Keempat Jika diperhatikan dalam Draf Permendikdasmen tentang SPMB, tidak memuat eksplisit larangan bagi sekolah dan Pemda menambah rombongan belajar sesuai ketentuan maksimal dan larangan menambah ruang kelas baru selama proses PPDB berlangsung.

“Kami menyayangkan hilangnya pasal larangan bagi Pemda menambah ruang kelas baru selama SPMB, padahal di Permendikbudristek Nomor 1 Tahun 2021 tentang PPDB larangan itu tertulis jelas di pasal 33 ayat 7. Larangan dan ancaman pidana ini penting, mengingat potensi oknum guru atau kepala sekolah, dinas pendidikan, pejabat daerah melakukan ‘pungli’ dan jual beli kursi pada calon orang tua murid,” ungkap Iman.

Kasus demikian menurut data Ombudsman RI pernah terjadi di Medan, Batam, Kalimantan Barat, Jawa Barat, Makassar, dan Banten.

Iman mengutarakan, karena potensi kecurangan dan pelanggaran hukum seperti itu kembali terjadi dalam SPMB 2025 dan seterusnya, maka Permendikdasmen tentang SPMB harus menuliskan tegas pasal larangan menambah kelas baru atau rombel selama proses SPMB berlangsung. Lagipula, kuota rombel yang ditambah di tengah SPMB akan membuat pembelajaran tidak efektif. Karena jumlah murid di kelas melebihi kapasitas ruang kelas dan lahan sekolah yang terbatas.

Untuk itu, dalam hal ini P2G meminta pemerintah menanggung seluruh biaya pendidikan siswa di sekolah swasta akibat tak tertampung di sekolah negeri

5. Pelibatan Sekolah Swasta dalam Skema SPMB

“Kami mengapresiasi keinginan Mendikdasmen melibatkan sekolah swasta untuk menerima distribusi murid yang tak tertampung di sekolah negeri, agar diterima di sekolah swasta. Ini salah satu solusi persoalan terbatasnya daya tampung dalam SPMB nanti,” papar Iman.

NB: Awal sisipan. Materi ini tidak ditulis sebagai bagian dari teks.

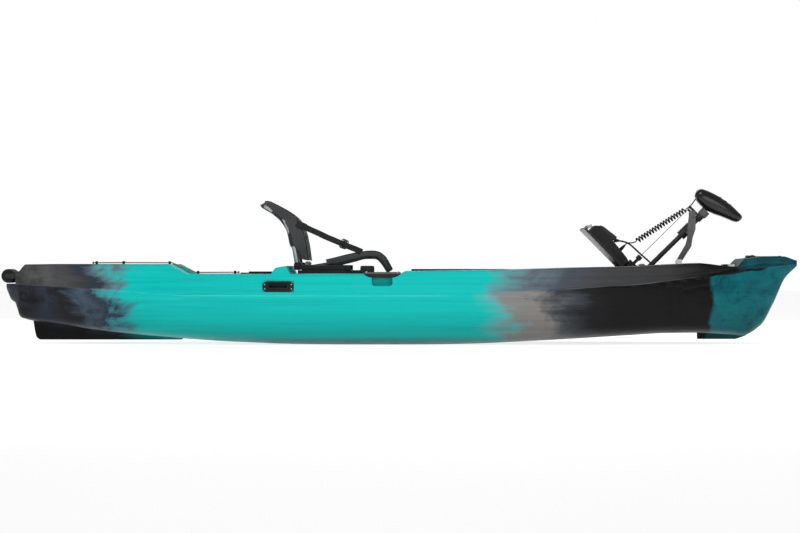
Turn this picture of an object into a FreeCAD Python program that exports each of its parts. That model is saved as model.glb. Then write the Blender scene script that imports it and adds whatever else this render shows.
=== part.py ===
import FreeCAD, Part
import math
import os
import Sketcher
from FreeCAD import Placement, Rotation, Vector

# A sit-on-top fishing kayak with a framed mesh seat and a tilting electric trolling motor.
# Millimetres. +X is the bow, +Y the port side, +Z up. The origin is under the middle of the
# hull, on the ground that the hull rests on. The motor unit is in its stowed position.

doc = FreeCAD.newDocument("FishingKayak")
sheet = doc.addObject("Spreadsheet::Sheet", "Dims")

# ---------------------------------------------------------------- driving dimensions

DIMENSIONS = """
wall          5      moulded wall of the hull
tank_aft      -1640  tank well, aft end
tank_fore     -612   tank well, forward end
tank_half     215    tank well, half width
tank_floor    190    tank well floor height
cockpit_aft   -556   cockpit well, aft end
cockpit_fore  700    cockpit well, forward end
cockpit_half  262    cockpit well, half width
cockpit_floor 110    cockpit floor height
bench_fore    1395   raised bench that carries the motor, forward end
bench_half    205    raised bench, half width
bench_floor   250    raised bench, floor height
drive_half    180    half width of the slot that the motor swings through
scupper_rad   17.5   scupper bore radius
hatch_aft     1806   bow hatch opening, aft end
hatch_fore    1950   bow hatch opening, forward end
hatch_half    56     bow hatch opening, half width
hatch_floor   330    bottom of the bow hatch tub
hinge_x       1251   motor tilt axis, distance forward
hinge_z       264    motor tilt axis, height
stow_angle    45.5   tilt of the stowed motor from upright
shaft_back    65     motor shaft axis, distance aft of the tilt axis
shaft_rad     12.7   motor shaft radius
pod_drop      230    motor pod axis below the tilt axis
pod_rad       40     motor pod radius
prop_rad      104    propeller tip radius
prop_back     120    propeller plane, distance aft of the shaft axis
plate_len     460    motor plate length
plate_half    190    motor plate half width
plate_thick   12     motor plate thickness
pin_rad       6      tilt pin radius
running_fit   0.05   radial clearance of a pin in its bore
seat_half     250    seat frame tube axis, half width
tube_rad      12     seat frame tube radius
rail_aft      -520   seat rail, aft end
rail_fore     -205   seat rail, forward end
rail_mid      276    seat rail, distance from the middle
ledge_z       361    height of the gunwale beside the seat
recline_x     -524   seat back pivot, distance forward
recline_z     405    seat back pivot, height
battery_len   166    battery length
battery_wide  197    battery width
battery_high  158    battery height
battery_x     -720   middle of the battery
grip_rad      36     stern grip radius
arm_x         1440   support arm pivot, distance forward
arm_z         424    support arm pivot, height
arm_y         -63    middle of the support arm, distance to port
coil_rad      14     outer radius of the curly cord
power_rad     4.5    power cable radius
cord_rad      1.5    pull cord radius
bungee_rad    3      bungee radius
"""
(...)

Kolaborasi Pemda dengan sekolah swasta dalam skema PPDB Bersama sudah dilakukan beberapa daerah, seperti Jakarta, kota Gorontalo, dan Surabaya.

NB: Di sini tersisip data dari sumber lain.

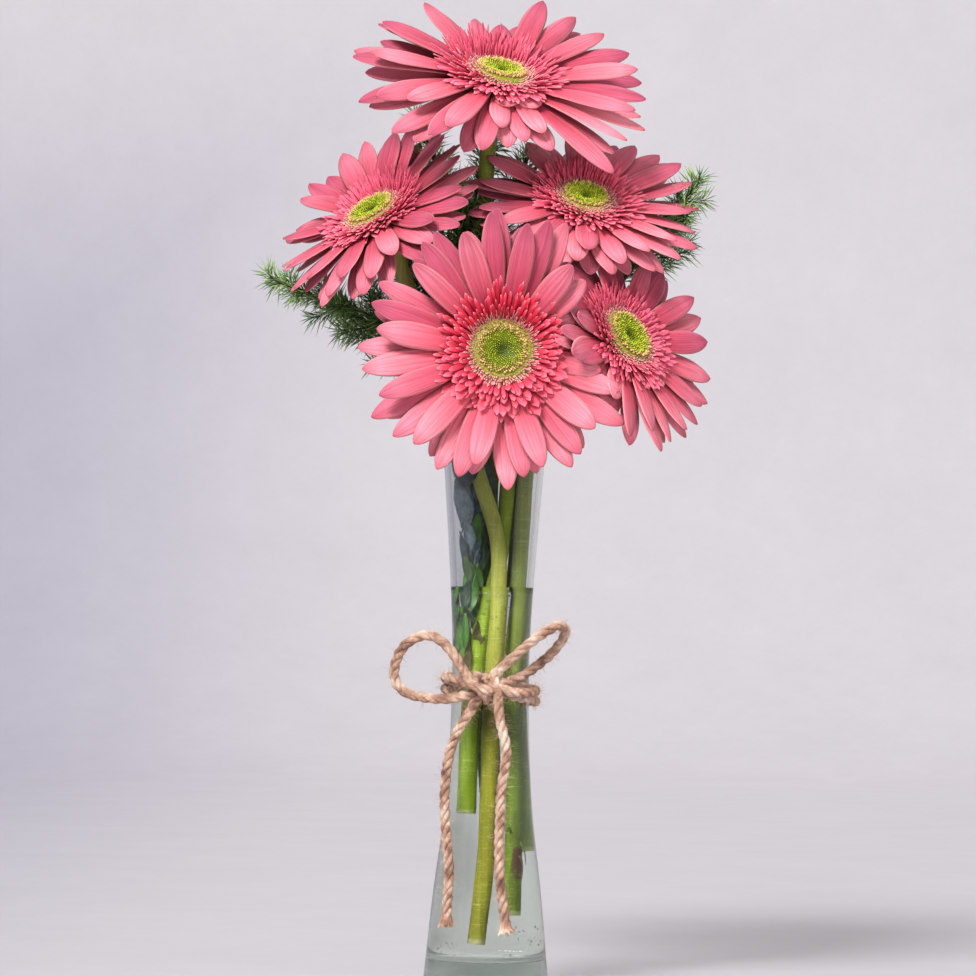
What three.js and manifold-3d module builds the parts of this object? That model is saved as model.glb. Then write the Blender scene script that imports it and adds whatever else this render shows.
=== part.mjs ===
// Five gerberas in a clear glass bud vase, with fern sprays behind them and a bow of jute twine round
// the waist. Millimetres, +Z up. The origin is the middle of the foot, and the front faces -Y.
import * as THREE from 'three';
import { mergeVertices } from 'three/addons/utils/BufferGeometryUtils.js';
import Module from 'manifold-3d';

const wasm = await Module();
wasm.setup();

// Vase and water: [radius, height] on the outer wall, which a smooth curve joins
const VASE_OUTLINE = [[26.3, 3], [22.7, 40], [18.1, 79], [16.2, 125], [17.3, 166], [22.6, 240]];
const FOOT_ROUNDING = 1.6;
const WALL = 2.7;
const BASE_THICKNESS = 12;
const WATER_LEVEL = 168;
const VASE_SIDES = 24;
const OUTER_STEPS = 8;
const INNER_STEPS = 4;
const CLEARANCE = 0.35;

// Blooms: centre of the disc's face, the way it faces, reach of the rays, radius of the disc, mean tilt of
// the rays and how much more the upper ones rise (degrees), and the reach of the inner crown. Each easing
// shortens and bends the rays near a neighbour: azimuth, half width, share cut off, and tilt, in degrees.
const BLOOMS = [
  { centre: [0, 0, 385], facing: [0.2, -0.42, 0.88], reach: 63.5, disc: 12.8, tilt: -4, rise: 14,
    crown: 32, easings: [[-84, 68, -0.05, 17], [-14, 24, 0.24, 0], [176, 34, 0.34, 0]] },
  { centre: [-53, 0, 325.4], facing: [-0.48, -0.44, 0.76], reach: 53, disc: 12.4, tilt: 0, rise: 4,
    crown: 27, easings: [[38, 62, -0.05, 14], [160, 50, 0.1, 0], [-50, 40, 0.08, 0]] },
  { centre: [36.5, 5, 333], facing: [0.19, -0.56, 0.8], reach: 50, disc: 12, tilt: 0, rise: 2,
    crown: 27.5, easings: [[-55, 55, -0.12, 9], [134, 18, 0.2, 0], [180, 40, 0.1, 0]] },
  { centre: [2.4, -50, 265.6], facing: [0.05, -0.98, 0.19], reach: 59, disc: 14, tilt: 6, rise: 13,
    crown: 29.5, easings: [[-60, 30, 0.23, 0], [-81, 31, 0.27, -14], [190, 60, 0.06, 0]] },
  { centre: [54.6, -22, 273.5], facing: [0.68, -0.55, 0.49], reach: 50, disc: 13, tilt: 0, rise: 2,
    crown: 26.5, easings: [[128, 30, 0.27, -11], [87, 22, 0, 11], [70, 24, 0.28, 0], [26, 34, 0.2, -8],
      [-80, 52, -0.05, 13]] },
];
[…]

Tapi membaca draf naskah Permendikdasmen tentang SPMB khususnya pasal 50 ayat 2. Kemdikdasmen tidak tegas menginstruksikan agar Pemda wajib membiayai sepenuhnya biaya pendidikan siswa yang diterima di sekolah swasta tersebut.

“P2G mengusulkan pada Kemdikdasmen agar mencantumkan eksplisit dalam Permendikdasmen SPMB, bahwa Pemda wajib membiayai sepenuhnya atau pembebasan biaya pendidikan bagi siswa yang bersekolah di sekolah swasta akibat terbatasnya daya tampung sekolah negeri,” ungkap Iman.

Iman melanjutkan, jika aturan Kemdikdasmen abu-abu dalam pelibatan sekolah swasta, akibatnya siswa akan terjebak kepada biaya sekolah swasta yang mahal. Negara harus menjamin pembiayaan pendidikan dasar siswa. Apalagi siswa terpaksa masuk swasta karena jumlah dan daya tampung sekolah negeri terbatas, karena pemerintah gagal memenuhi ketersediaan sekolah negeri di masyarakat.

“Jangan sampai orang tua dan anak mengalami diskriminasi berlapis, hak anak bersekolah di sekolah negeri tak terpenuhi karena kursi terbatas, lalu terpaksa masuk sekolah swasta dengan biaya mahal. Ini melanggar konstitusi UUD 1945 pasal 31 ayat 1,” terang Iman.

P2G mendorong Kemendikdasmen melibatkan semua unsur stakholder pendidikan dalam proses SPMB.

“Kami belum melihat uji publik rencana Permendikdasmen tentang SPMB dilakukan yang melibatkan banyak pihak,” pungkas Iman.